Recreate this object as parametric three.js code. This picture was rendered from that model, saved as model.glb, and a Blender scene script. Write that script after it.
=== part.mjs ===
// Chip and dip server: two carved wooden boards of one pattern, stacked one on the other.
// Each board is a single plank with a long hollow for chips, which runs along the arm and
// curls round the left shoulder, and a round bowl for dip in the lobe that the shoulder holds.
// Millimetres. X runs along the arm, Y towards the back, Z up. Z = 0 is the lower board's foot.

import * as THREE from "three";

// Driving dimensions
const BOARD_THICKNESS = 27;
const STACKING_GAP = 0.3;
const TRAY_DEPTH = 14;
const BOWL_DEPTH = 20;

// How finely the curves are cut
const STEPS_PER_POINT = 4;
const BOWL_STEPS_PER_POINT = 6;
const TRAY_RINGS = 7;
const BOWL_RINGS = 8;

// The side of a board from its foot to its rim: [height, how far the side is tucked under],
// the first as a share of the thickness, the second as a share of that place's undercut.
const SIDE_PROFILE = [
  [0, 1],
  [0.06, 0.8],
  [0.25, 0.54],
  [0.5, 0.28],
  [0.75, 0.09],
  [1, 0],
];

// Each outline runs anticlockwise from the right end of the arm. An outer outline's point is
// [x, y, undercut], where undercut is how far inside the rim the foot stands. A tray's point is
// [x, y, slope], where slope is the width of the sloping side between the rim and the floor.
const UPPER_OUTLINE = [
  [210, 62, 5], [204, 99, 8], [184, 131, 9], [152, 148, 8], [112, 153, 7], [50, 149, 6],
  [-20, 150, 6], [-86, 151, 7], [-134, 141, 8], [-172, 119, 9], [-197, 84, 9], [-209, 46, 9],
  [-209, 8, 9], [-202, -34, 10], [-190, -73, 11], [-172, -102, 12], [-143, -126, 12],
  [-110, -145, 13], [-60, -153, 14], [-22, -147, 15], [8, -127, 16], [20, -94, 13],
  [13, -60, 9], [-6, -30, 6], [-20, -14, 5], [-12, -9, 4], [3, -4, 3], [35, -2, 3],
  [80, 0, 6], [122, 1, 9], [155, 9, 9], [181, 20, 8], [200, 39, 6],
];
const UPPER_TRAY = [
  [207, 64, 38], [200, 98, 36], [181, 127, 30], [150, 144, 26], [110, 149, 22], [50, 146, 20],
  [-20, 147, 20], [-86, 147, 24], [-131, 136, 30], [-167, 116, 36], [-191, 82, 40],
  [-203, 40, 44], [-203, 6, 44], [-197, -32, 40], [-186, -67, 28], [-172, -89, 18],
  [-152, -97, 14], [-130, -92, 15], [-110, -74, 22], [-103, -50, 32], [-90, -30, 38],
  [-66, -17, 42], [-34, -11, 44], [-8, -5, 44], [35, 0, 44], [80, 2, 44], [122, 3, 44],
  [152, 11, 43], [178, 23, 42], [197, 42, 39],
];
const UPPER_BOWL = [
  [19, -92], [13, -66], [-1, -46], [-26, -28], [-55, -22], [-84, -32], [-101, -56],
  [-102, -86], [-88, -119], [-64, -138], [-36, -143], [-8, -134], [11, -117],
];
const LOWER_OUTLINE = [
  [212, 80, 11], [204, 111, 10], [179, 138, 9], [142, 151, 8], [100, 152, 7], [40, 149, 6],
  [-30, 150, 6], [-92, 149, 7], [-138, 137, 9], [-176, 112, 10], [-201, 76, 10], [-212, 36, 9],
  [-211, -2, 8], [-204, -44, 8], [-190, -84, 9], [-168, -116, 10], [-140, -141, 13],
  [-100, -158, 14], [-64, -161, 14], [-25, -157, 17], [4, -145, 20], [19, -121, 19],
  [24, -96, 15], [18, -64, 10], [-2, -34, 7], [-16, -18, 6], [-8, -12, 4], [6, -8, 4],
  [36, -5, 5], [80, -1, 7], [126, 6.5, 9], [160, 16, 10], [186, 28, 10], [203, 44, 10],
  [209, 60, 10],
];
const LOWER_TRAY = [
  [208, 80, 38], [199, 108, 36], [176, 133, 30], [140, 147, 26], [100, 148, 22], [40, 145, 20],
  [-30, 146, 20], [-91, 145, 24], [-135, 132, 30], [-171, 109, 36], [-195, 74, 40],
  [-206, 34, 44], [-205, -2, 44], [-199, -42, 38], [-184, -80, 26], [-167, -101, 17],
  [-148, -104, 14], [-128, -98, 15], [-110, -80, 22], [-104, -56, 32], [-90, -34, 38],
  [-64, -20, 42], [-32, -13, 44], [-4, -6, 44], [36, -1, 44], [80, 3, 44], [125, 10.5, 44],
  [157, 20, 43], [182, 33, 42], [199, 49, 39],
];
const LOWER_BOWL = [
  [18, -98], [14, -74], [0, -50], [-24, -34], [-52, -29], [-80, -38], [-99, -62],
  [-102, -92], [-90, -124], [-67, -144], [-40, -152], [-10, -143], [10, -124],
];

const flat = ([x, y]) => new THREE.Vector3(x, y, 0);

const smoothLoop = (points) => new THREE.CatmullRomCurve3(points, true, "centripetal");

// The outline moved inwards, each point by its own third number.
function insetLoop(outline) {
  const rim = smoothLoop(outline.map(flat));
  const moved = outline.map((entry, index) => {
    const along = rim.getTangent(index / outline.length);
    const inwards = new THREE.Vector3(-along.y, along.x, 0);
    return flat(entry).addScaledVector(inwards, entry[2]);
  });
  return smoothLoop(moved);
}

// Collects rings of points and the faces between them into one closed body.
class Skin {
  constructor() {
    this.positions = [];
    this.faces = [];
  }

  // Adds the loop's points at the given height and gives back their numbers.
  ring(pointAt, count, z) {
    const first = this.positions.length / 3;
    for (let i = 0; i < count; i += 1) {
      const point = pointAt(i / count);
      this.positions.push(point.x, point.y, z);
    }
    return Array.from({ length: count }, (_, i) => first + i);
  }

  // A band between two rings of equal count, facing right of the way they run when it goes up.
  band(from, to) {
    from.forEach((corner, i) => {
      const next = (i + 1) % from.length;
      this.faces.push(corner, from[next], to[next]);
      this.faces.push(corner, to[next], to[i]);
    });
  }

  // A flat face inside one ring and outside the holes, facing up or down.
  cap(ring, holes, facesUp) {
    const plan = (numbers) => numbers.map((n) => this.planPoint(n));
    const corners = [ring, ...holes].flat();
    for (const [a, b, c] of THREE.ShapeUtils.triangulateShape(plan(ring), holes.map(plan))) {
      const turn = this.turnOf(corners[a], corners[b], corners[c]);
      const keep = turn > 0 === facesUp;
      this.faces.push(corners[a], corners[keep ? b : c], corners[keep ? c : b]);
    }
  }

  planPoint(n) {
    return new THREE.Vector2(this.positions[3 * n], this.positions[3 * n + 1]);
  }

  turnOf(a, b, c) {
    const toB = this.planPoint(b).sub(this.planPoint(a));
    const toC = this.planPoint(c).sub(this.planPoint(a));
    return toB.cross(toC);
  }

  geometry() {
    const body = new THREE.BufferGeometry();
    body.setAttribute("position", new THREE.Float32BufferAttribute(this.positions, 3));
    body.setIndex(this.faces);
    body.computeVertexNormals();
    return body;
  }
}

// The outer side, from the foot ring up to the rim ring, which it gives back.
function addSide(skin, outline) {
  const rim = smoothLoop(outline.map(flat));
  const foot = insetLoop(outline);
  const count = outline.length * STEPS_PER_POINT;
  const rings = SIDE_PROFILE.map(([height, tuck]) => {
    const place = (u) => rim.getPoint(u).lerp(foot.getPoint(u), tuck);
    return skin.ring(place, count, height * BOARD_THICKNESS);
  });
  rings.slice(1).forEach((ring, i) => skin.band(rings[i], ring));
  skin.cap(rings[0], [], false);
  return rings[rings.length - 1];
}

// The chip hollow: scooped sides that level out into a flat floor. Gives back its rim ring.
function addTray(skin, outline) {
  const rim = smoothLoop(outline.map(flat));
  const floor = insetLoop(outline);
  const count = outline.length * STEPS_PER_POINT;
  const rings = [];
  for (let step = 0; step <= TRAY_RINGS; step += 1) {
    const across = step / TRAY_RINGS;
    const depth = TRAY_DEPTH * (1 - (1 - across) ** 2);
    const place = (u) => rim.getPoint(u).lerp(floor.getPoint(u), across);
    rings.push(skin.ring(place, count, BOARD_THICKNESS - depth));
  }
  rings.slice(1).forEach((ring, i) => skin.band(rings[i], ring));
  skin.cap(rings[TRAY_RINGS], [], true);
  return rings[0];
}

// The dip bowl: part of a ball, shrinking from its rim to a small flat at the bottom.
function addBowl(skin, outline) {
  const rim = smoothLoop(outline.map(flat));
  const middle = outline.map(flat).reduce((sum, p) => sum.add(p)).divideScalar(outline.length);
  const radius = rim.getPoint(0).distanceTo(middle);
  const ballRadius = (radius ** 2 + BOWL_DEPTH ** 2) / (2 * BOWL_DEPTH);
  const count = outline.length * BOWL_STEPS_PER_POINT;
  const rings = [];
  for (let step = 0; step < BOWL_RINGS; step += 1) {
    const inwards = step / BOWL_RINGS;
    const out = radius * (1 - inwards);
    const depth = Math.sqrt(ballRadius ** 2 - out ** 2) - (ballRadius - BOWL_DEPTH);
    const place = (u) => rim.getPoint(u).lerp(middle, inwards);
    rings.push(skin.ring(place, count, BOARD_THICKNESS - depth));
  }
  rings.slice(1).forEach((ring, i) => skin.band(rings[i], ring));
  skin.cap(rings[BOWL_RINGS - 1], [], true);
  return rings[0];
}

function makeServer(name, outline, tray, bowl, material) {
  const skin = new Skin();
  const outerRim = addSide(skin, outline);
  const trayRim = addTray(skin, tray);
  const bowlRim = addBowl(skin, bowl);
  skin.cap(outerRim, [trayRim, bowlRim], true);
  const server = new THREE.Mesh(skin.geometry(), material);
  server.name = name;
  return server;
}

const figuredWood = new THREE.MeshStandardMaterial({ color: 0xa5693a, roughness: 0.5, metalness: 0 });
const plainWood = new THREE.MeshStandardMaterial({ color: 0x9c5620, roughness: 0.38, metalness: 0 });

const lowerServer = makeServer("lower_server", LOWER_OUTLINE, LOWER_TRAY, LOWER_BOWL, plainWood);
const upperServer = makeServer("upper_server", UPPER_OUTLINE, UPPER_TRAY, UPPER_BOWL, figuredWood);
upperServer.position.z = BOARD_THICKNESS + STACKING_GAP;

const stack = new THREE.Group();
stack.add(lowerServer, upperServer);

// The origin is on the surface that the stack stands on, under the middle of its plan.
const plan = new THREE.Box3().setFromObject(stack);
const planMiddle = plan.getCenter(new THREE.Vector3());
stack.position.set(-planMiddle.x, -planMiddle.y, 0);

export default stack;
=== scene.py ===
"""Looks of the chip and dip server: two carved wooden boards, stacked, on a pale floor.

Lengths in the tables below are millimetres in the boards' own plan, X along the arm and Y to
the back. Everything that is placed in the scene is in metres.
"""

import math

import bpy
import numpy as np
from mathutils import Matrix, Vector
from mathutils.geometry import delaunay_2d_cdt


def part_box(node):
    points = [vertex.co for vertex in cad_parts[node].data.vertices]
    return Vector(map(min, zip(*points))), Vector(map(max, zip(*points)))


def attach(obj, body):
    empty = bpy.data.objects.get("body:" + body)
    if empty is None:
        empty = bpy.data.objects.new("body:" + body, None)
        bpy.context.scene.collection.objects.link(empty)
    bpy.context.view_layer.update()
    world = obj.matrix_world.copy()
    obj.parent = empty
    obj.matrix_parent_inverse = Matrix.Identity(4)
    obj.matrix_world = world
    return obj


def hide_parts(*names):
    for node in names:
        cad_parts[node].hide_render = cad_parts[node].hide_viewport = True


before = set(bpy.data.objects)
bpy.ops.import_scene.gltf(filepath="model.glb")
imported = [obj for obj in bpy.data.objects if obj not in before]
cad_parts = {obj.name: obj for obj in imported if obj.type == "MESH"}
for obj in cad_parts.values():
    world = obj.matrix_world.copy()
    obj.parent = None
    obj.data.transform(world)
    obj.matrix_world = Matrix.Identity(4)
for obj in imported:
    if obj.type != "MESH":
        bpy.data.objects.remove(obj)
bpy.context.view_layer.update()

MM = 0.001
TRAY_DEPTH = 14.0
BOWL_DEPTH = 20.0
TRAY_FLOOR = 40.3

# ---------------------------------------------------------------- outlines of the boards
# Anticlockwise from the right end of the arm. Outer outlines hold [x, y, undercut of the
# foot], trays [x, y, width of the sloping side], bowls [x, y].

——

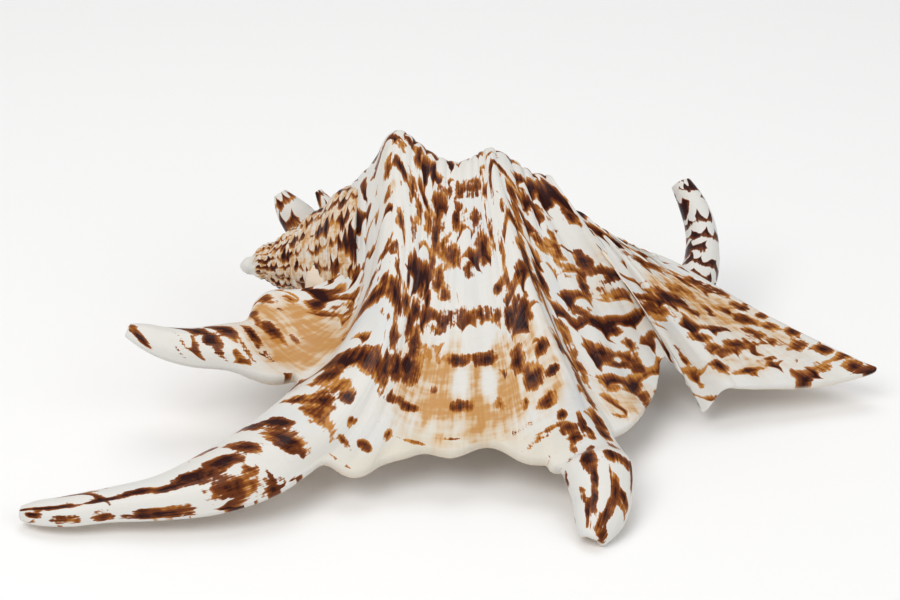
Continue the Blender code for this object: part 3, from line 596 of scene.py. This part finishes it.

——

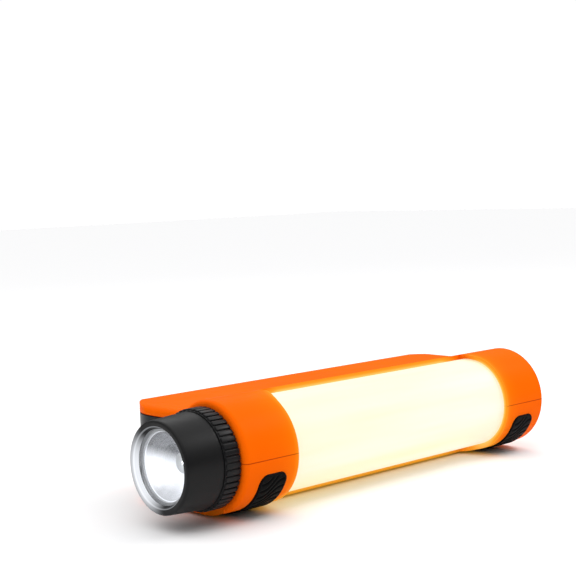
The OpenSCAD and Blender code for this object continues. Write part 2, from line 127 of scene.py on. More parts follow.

——

What you are asked to do
Your task is to extract exactly the lines starting at the line with "const stack = new THREE.Group();" and ending at the line with "zip(*points))), Vector(map(max, zip(*points)))", including both ends, and no other lines.

Solution to this task
const stack = new THREE.Group();
stack.add(lowerServer, upperServer);

// The origin is on the surface that the stack stands on, under the middle of its plan.
const plan = new THREE.Box3().setFromObject(stack);
const planMiddle = plan.getCenter(new THREE.Vector3());
stack.position.set(-planMiddle.x, -planMiddle.y, 0);

export default stack;
=== scene.py ===
"""Looks of the chip and dip server: two carved wooden boards, stacked, on a pale floor.

Lengths in the tables below are millimetres in the boards' own plan, X along the arm and Y to
the back. Everything that is placed in the scene is in metres.
"""

import math

import bpy
import numpy as np
from mathutils import Matrix, Vector
from mathutils.geometry import delaunay_2d_cdt


def part_box(node):
    points = [vertex.co for vertex in cad_parts[node].data.vertices]
    return Vector(map(min, zip(*points))), Vector(map(max, zip(*points)))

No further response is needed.